The most important thing was the taste. I’ve had a lot of polenta in my life, plenty of it very good quality and from all over the world. This stuff was the best. Because it tasted like sweet corn. Everybody who tried it agreed. And everybody wanted more.

Which is reason enough to seriously up production this summer.

I can’t wait.

9 Responses to “Grow your own polenta”

  1. James March 3, 2013 at 1:15 pm #

    Bravo!

  2. Anonymous March 3, 2013 at 6:17 pm #

    Wow. I'm impressed. I've only had polenta a few times and I like it but not sure what to do with it. :)Pam

  3. Gio March 4, 2013 at 6:50 pm #

    Bravo indeed! I've tried growing corn in my suburban garden, a little south of you actually, and the racoons had a fine meal so it was a complete failure. The color of your corn is wonderful.. I can just imagine how the polenta tasted.

  4. Arlene March 6, 2013 at 2:31 pm #

    Awesome. But your \”associate\” must be a saint to have corn hanging in the dining room!! I don't know her but I love her!

  5. Mister Meatball March 7, 2013 at 10:16 am #

    You have no idea what I get away with around here.

  6. diary of a tomato March 9, 2013 at 5:55 pm #

    Perfect timing! I was just contemplating the bunch of Indian corn sitting on my mantle, and wondering if I could use it to make polenta out of…

  7. Mister Meatball March 10, 2013 at 1:09 pm #

    All's I know is that the feds confiscated the stuff.

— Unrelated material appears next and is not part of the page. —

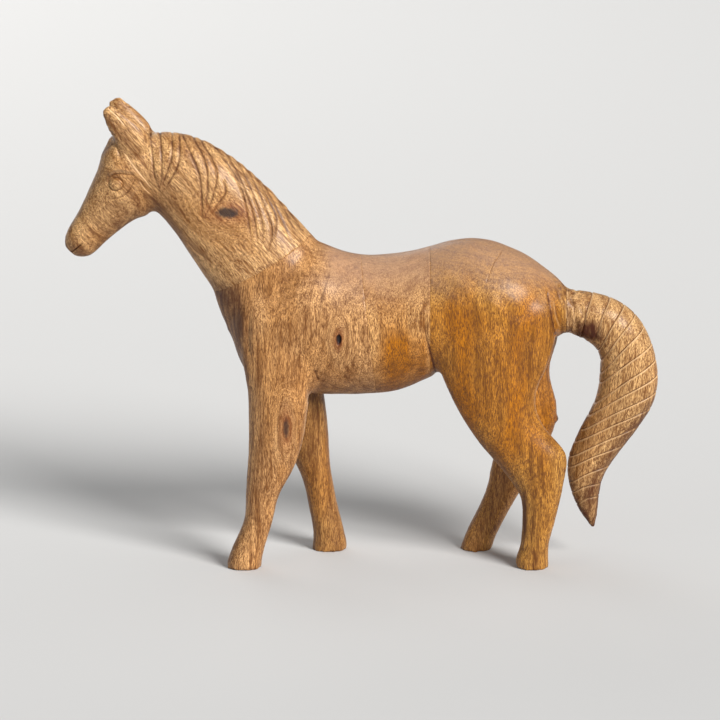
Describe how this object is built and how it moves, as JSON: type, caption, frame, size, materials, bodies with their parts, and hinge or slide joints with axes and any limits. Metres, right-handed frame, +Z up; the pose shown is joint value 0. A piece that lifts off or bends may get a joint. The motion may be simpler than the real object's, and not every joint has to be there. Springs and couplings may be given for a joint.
{
  "type": "carved wooden horse figurine",
  "caption": "Standing carved hardwood foal with grooved mane and curved grooved tail, glued up from several blocks, clear lacquered.",
  "frame": {"origin": "centre of the bounding box on the plane the four hooves stand on", "axes": "+X from nose to tail, +Y from the foal's left side to its right side, +Z up"},
  "size_m": [0.5632, 0.1126, 0.4497],
  "materials": {
    "neck_wood": "carved hardwood, figured grain, thin satin clear lacquer, pale tan, dark knots",
    "shoulder_wood": "carved hardwood, figured grain, thin satin clear lacquer, speckled tan brown",
    "barrel_wood": "carved hardwood, figured grain, thin satin clear lacquer, tan to orange brown",
    "haunch_wood": "carved hardwood, figured grain, thin satin clear lacquer, orange brown, streaked",
    "tail_wood": "carved hardwood, figured grain, thin satin clear lacquer, pale pinkish tan, open grooves",
    "dowel_wood": "plain turned hardwood, unfinished"
  },
  "bodies": {
    "root": {"head_neck_block": "neck_wood", "left_forequarter": "shoulder_wood", "right_forequarter": "shoulder_wood", "barrel_block": "barrel_wood", "left_hindquarter": "haunch_wood", "right_hindquarter": "haunch_wood", "tail_block": "tail_wood", "neck_dowels": "dowel_wood", "shoulder_dowels": "dowel_wood", "flank_dowels": "dowel_wood", "tail_dowel": "dowel_wood", "chest_cross_dowels": "dowel_wood", "rump_cross_dowels": "dowel_wood"}
  },
  "joints": []
}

  8. Anonymous September 8, 2013 at 6:18 pm #

    I also started growing polenta corn last year but I live in calif. so I just let the corn dry out on the stalk in the field. Kitchen aid makes a mill attachment for grinding corn that makes the job easy. Also Southern Exposure Seed Exchange has some great varieties of flint and dent corns for polenta.

  9. Mister Meatball September 8, 2013 at 9:57 pm #

    Thanks for the tip on the seeds.